▶ **DATA TO USE**

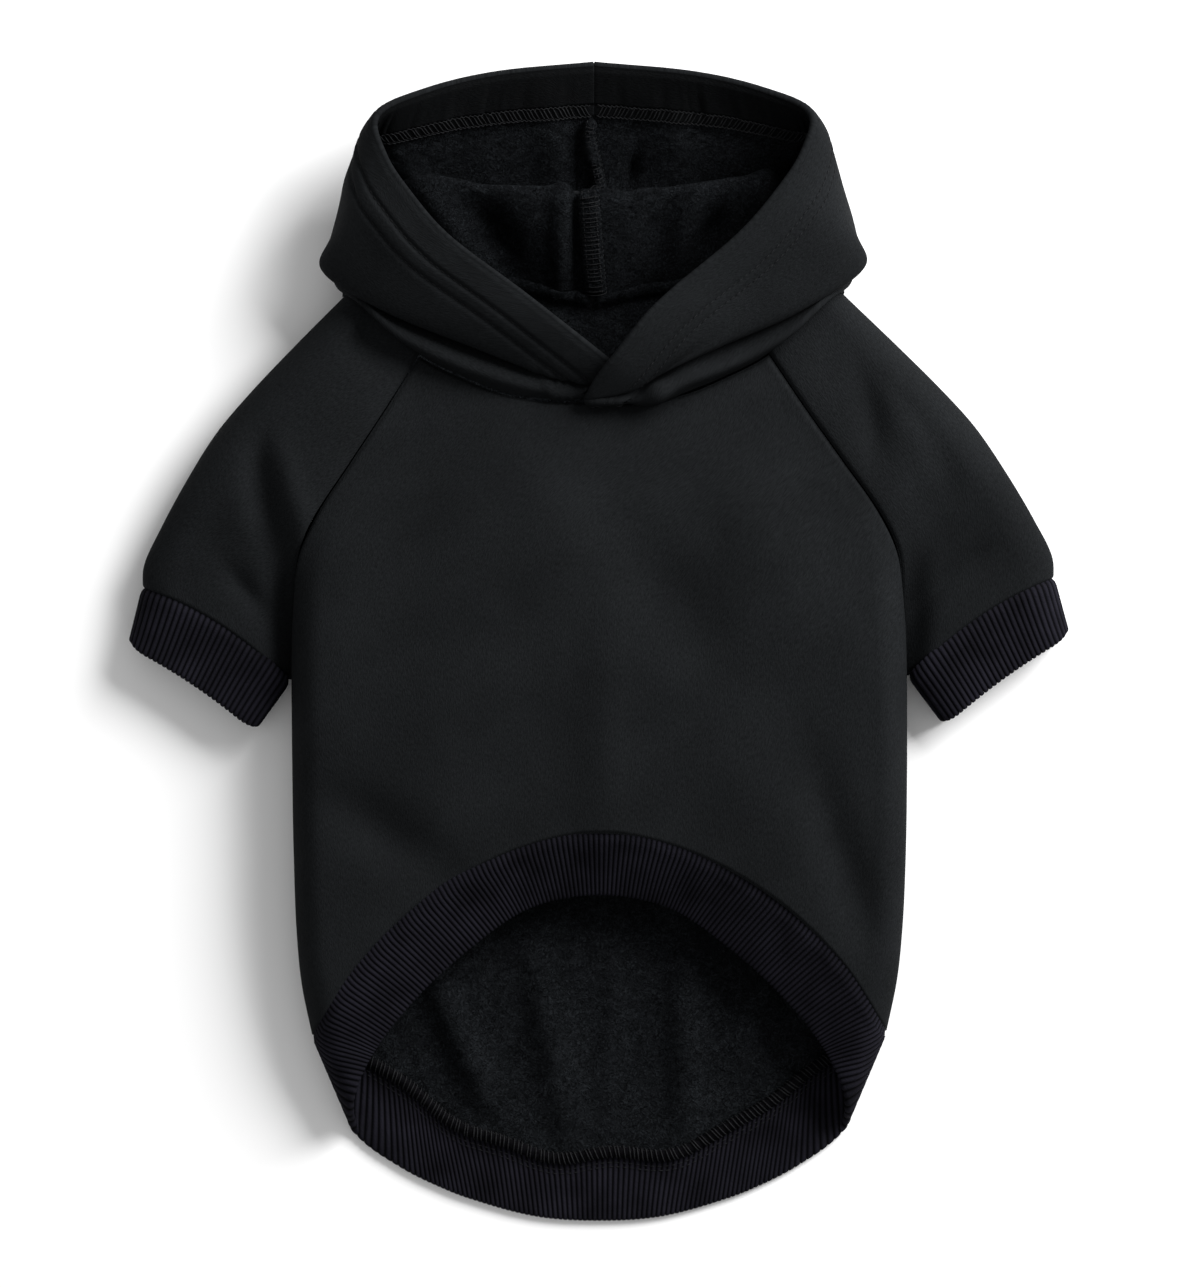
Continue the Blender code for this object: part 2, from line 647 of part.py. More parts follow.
def main():
    for item in list(bpy.data.objects):
        bpy.data.objects.remove(item, do_unlink=True)
    garment = bpy.data.collections.new("dog_hoodie")
    bpy.context.scene.collection.children.link(garment)
    shell = (0.012, 0.013, 0.016, 1.0)
    rib = (0.014, 0.013, 0.019, 1.0)
    belly = body_panel(False)
    back = body_panel(True)
    left_sleeve = sleeve()
    left_cuff = cuff(left_sleeve)
    band = hem_band(belly, back)
    parts = neck_loop(belly, back, left_sleeve)
    left_hood = hood_half(parts, "left")
    right_hood = hood_half(parts, "right")
    items = [
        cloth("belly_panel", lean(belly), CLOTH, shell, 0.85, garment),
        cloth("back_panel", lean(back), CLOTH, shell, 0.9, garment),
        cloth("hem_band", lean(band), RIB_CLOTH, rib, 0.85, garment, closed=True),
        cloth("sleeve_left", lean(left_sleeve), CLOTH, shell, 0.85, garment),
        cloth("sleeve_right", lean(mirrored(left_sleeve)), CLOTH, shell, 0.85, garment),
        cloth("cuff_left", lean(left_cuff), RIB_CLOTH, rib, 0.85, garment, closed=True),
        cloth("cuff_right", lean(mirrored(left_cuff)), RIB_CLOTH, rib, 0.85, garment, closed=True),
        cloth("hood_left", lean(left_hood), CLOTH, shell, 0.85, garment, hem=hem_weights(left_hood)),
        cloth("hood_right", lean(mirrored(right_hood)), CLOTH, shell, 0.85, garment,
              hem=hem_weights(right_hood)[:, ::-1]),
    ]
    bpy.context.view_layer.update()
    settle(items)


main()
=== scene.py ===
"""Dog hoodie lying flat on a pale floor, seen from straight above.

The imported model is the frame. Each cloth piece repeats the shape of its CAD node from the same
sizes and tables, on a finer grid, and adds the thickness, seams, folds, ribs and stitches.
"""

from collections import namedtuple

import bpy
import numpy as np
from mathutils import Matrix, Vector


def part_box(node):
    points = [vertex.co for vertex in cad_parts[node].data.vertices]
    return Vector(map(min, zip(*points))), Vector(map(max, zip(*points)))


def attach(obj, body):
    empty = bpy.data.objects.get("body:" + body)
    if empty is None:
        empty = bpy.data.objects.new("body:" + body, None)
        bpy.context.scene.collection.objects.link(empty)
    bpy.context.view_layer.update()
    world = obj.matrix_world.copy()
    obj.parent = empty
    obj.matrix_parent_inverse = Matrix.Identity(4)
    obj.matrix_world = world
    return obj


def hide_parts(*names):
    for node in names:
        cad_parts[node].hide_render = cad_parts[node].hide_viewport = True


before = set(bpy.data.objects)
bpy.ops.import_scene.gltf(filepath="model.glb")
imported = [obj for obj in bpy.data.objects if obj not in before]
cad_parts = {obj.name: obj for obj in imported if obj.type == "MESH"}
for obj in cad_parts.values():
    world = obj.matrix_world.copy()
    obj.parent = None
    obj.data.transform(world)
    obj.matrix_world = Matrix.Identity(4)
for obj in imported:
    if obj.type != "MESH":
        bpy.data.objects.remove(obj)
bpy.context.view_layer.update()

bl_info = {
    "name": "Dog Hoodie",
    "version": (1, 0, 0),
    "blender": (4, 5, 0),
    "location": "3D View > Sidebar > Dog Hoodie",
    "description": "Builds a fleece-lined dog hoodie lying flat and the studio around it",
    "category": "Add Mesh",
}

# Driving sizes in metres
CHEST_WIDTH = 0.256
BODY_LENGTH = 0.388
BODY_LOFT = 0.034
SIDE_FOLD_RADIUS = 0.014
FOLD_SHARE = 0.3
NECK_WIDTH = 0.209
NECK_DROP = 0.0445
SLEEVE_SPAN = 0.380
SLEEVE_DROP = 0.121
SLEEVE_LOFT = 0.024
CUFF_DEPTH = 0.0230
CUFF_LOFT = 0.0165
HEM_LOFT = 0.023
HOOD_WIDTH = 0.229
HOOD_LENGTH = 0.097
HOOD_LOFT = 0.050
HOOD_LAP = 0.0134
CLOTH = 0.0024
RIB_CLOTH = 0.0028
HOOD_HEM = 0.0175

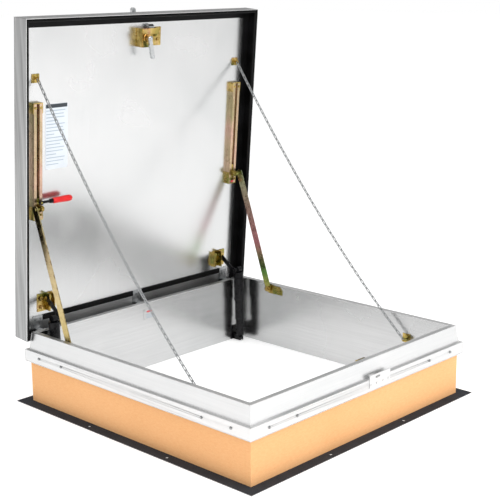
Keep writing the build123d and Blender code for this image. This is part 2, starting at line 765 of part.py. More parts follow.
def curb_eye():
    """Pad on the curb's side wall, a tab and the ring at the chain's other end."""
    y, z = chain_foot
    pad = plate([(y - 20, z - 20), (y + 20, z - 20), (y + 20, z + 20), (y - 20, z + 20)], half - 3, half)
    tab_outline = [(y - 19, z - 5), (y - 7, z - 5), (y - 7, z + 5), (y - 19, z + 5)]
    tab = plate(tab_outline, chain_foot_x - ring_half, half - 3)
    return pad + tab + eye_ring(y, z, chain_foot_x)


right_cover_eye = cover_eye()
group("chain_eyes_cover", [right_cover_eye, mirrored(right_cover_eye)])
right_curb_eye = curb_eye()
group("chain_eyes_curb", [right_curb_eye, mirrored(right_curb_eye)])

# The chain hangs along a parabola between the two rings
top_point = Vector(chain_top_x, *chain_top)
foot_point = Vector(chain_foot_x, *chain_foot)
sag_point = (top_point + foot_point) * 0.5 - Vector(0, 0, 2 * chain_sag)
hang = Bezier(top_point, sag_point, foot_point)
link_pitch = (hang.length - 2 * chain_wire - link_gap) / link_count
link_half = link_pitch / 2 + chain_wire + link_gap / 2


def chain_link():
    """One oval link, long way along X and flat in the XY plane."""
    straight = link_half - link_half_width
    with BuildPart() as link:
        with BuildLine() as loop:
            Line((-straight, link_half_width), (straight, link_half_width))
            RadiusArc((straight, link_half_width), (straight, -link_half_width), link_half_width)
            Line((straight, -link_half_width), (-straight, -link_half_width))
            RadiusArc((-straight, -link_half_width), (-straight, link_half_width), link_half_width)
        with BuildSketch(Plane(origin=(-straight, link_half_width, 0), z_dir=(1, 0, 0))):
            Circle(chain_wire)
        sweep(path=loop.wires()[0])
    return link.part


def placed_link(link, number):
    """A link at its place along the chain, every second one turned by a quarter."""
    along = (link_half + number * link_pitch) / hang.length
    run = hang.tangent_at(along)
    across = Vector(1, 0, 0)
    if number % 2 == 0:
        normal = run.cross(across)
    else:
        normal = across
    return Plane(origin=hang.position_at(along), x_dir=run, z_dir=normal).location * link


link = chain_link()
links = [placed_link(link, number) for number in range(link_count)]
for half_name, pieces in {"upper": links[:upper_count], "lower": links[upper_count:]}.items():
    group(f"chain_{half_name}_right", pieces)
    group(f"chain_{half_name}_left", [mirrored(one) for one in pieces])
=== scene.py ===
"""Looks for an insulated-curb access hatch that stands open: materials, fasteners, trim, floor and light."""

import json
import math

import bmesh
import bpy
from mathutils import Matrix, Vector


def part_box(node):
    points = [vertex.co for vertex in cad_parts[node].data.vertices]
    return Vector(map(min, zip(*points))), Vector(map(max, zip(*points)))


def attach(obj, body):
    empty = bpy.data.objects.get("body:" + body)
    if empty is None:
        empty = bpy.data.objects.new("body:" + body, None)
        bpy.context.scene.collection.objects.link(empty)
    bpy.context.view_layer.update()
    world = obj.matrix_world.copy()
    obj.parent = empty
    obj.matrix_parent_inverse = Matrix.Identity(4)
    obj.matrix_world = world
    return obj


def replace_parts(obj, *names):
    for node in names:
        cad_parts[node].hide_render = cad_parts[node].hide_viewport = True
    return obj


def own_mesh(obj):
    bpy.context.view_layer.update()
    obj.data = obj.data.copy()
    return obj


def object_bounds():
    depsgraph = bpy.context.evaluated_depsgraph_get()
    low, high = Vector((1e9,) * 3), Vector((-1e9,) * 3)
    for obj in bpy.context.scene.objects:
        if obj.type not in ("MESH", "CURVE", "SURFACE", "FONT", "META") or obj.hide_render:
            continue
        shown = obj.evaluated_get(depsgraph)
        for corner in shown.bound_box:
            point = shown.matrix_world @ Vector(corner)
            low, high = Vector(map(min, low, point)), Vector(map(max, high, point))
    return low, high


MM = 0.001

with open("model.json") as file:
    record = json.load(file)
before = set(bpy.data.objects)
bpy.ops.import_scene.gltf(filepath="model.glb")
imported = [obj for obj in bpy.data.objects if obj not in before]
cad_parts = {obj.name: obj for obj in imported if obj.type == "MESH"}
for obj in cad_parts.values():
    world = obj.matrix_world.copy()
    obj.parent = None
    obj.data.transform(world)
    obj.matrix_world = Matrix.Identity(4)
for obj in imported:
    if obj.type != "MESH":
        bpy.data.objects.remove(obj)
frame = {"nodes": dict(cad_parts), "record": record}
cad_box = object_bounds()
joints = {joint["name"]: joint for joint in frame["record"]["behaviour"]["joints"]}

# ------------------------------------------------------------ places, from the frame

OPEN_ANGLE = math.radians(joints["cover_hinge"]["range_deg"][1])
SKIRT_DEPTH = 81.5 * MM
UP = Vector((0, -math.cos(OPEN_ANGLE), math.sin(OPEN_ANGLE)))  # along the open cover, away from the hinge
BACK = Vector((0, math.sin(OPEN_ANGLE), math.cos(OPEN_ANGLE)))  # square to the cover, towards its skin
RIGHT = Vector((1, 0, 0))

skin_low, skin_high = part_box("cover_skin")
COVER_HALF = skin_high[0]
COVER_FOOT = Vector((0, skin_high[1] - SKIRT_DEPTH * math.sin(OPEN_ANGLE), skin_low[2]))
COVER_LENGTH = (skin_high[2] - skin_low[2] - SKIRT_DEPTH * math.cos(OPEN_ANGLE)) / math.sin(OPEN_ANGLE)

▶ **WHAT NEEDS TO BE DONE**
From the first line above through the line that contains "from straight above.", quote each line exactly. Output nothing more.

▶ **SOLVED PROBLEM**
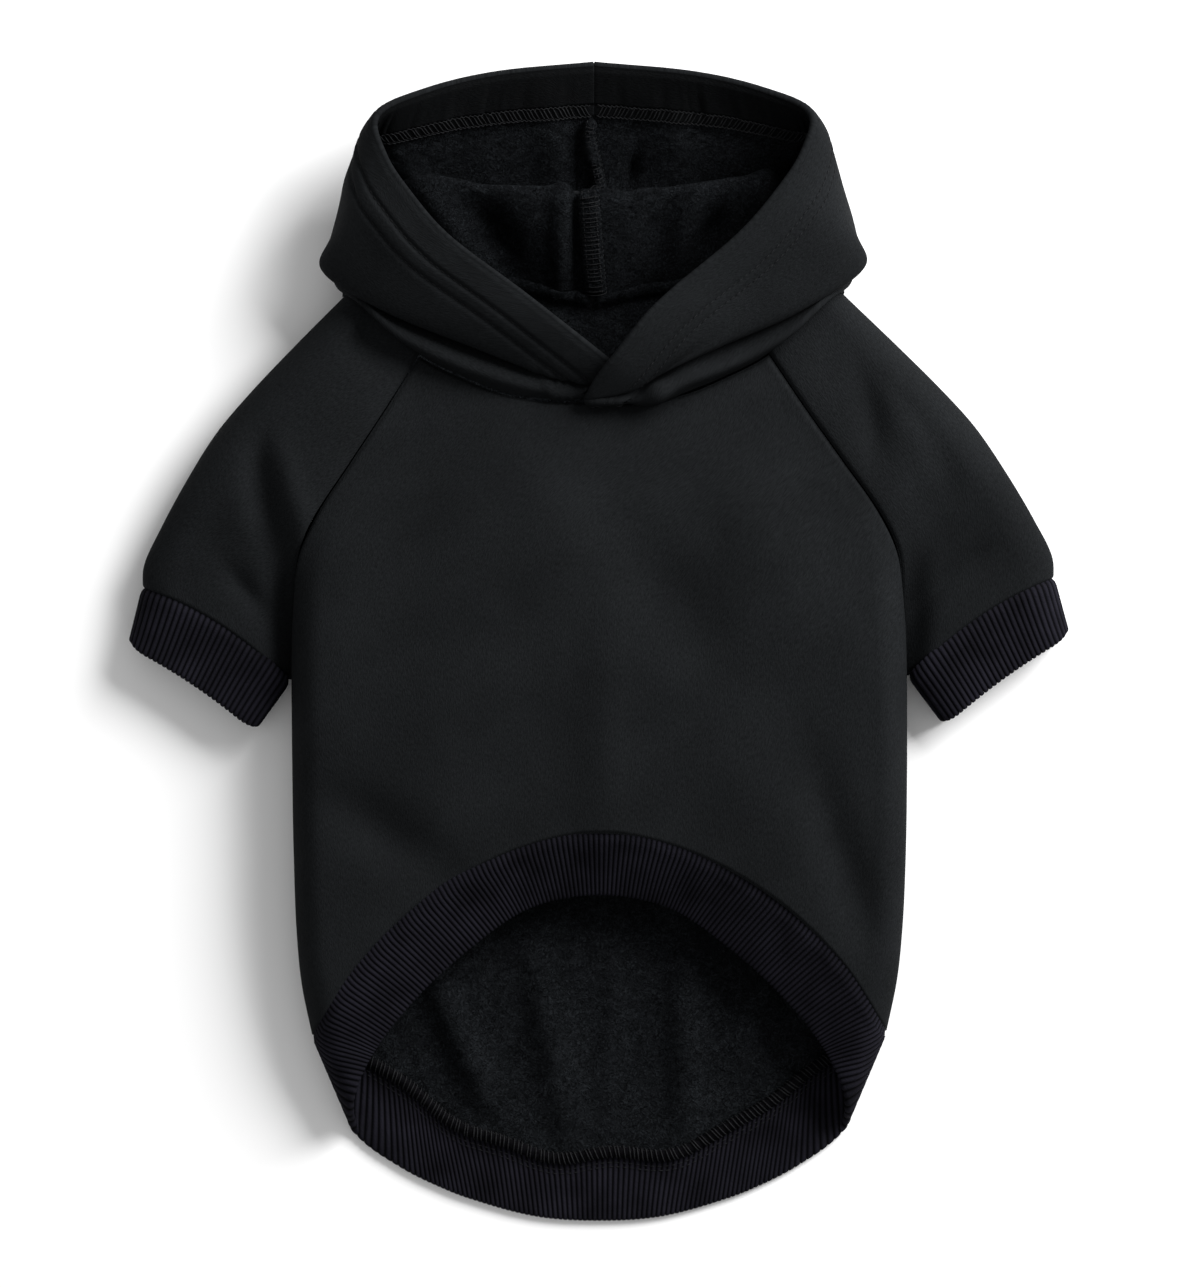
Continue the Blender code for this object: part 2, from line 647 of part.py. More parts follow.
def main():
    for item in list(bpy.data.objects):
        bpy.data.objects.remove(item, do_unlink=True)
    garment = bpy.data.collections.new("dog_hoodie")
    bpy.context.scene.collection.children.link(garment)
    shell = (0.012, 0.013, 0.016, 1.0)
    rib = (0.014, 0.013, 0.019, 1.0)
    belly = body_panel(False)
    back = body_panel(True)
    left_sleeve = sleeve()
    left_cuff = cuff(left_sleeve)
    band = hem_band(belly, back)
    parts = neck_loop(belly, back, left_sleeve)
    left_hood = hood_half(parts, "left")
    right_hood = hood_half(parts, "right")
    items = [
        cloth("belly_panel", lean(belly), CLOTH, shell, 0.85, garment),
        cloth("back_panel", lean(back), CLOTH, shell, 0.9, garment),
        cloth("hem_band", lean(band), RIB_CLOTH, rib, 0.85, garment, closed=True),
        cloth("sleeve_left", lean(left_sleeve), CLOTH, shell, 0.85, garment),
        cloth("sleeve_right", lean(mirrored(left_sleeve)), CLOTH, shell, 0.85, garment),
        cloth("cuff_left", lean(left_cuff), RIB_CLOTH, rib, 0.85, garment, closed=True),
        cloth("cuff_right", lean(mirrored(left_cuff)), RIB_CLOTH, rib, 0.85, garment, closed=True),
        cloth("hood_left", lean(left_hood), CLOTH, shell, 0.85, garment, hem=hem_weights(left_hood)),
        cloth("hood_right", lean(mirrored(right_hood)), CLOTH, shell, 0.85, garment,
              hem=hem_weights(right_hood)[:, ::-1]),
    ]
    bpy.context.view_layer.update()
    settle(items)


main()
=== scene.py ===
"""Dog hoodie lying flat on a pale floor, seen from straight above.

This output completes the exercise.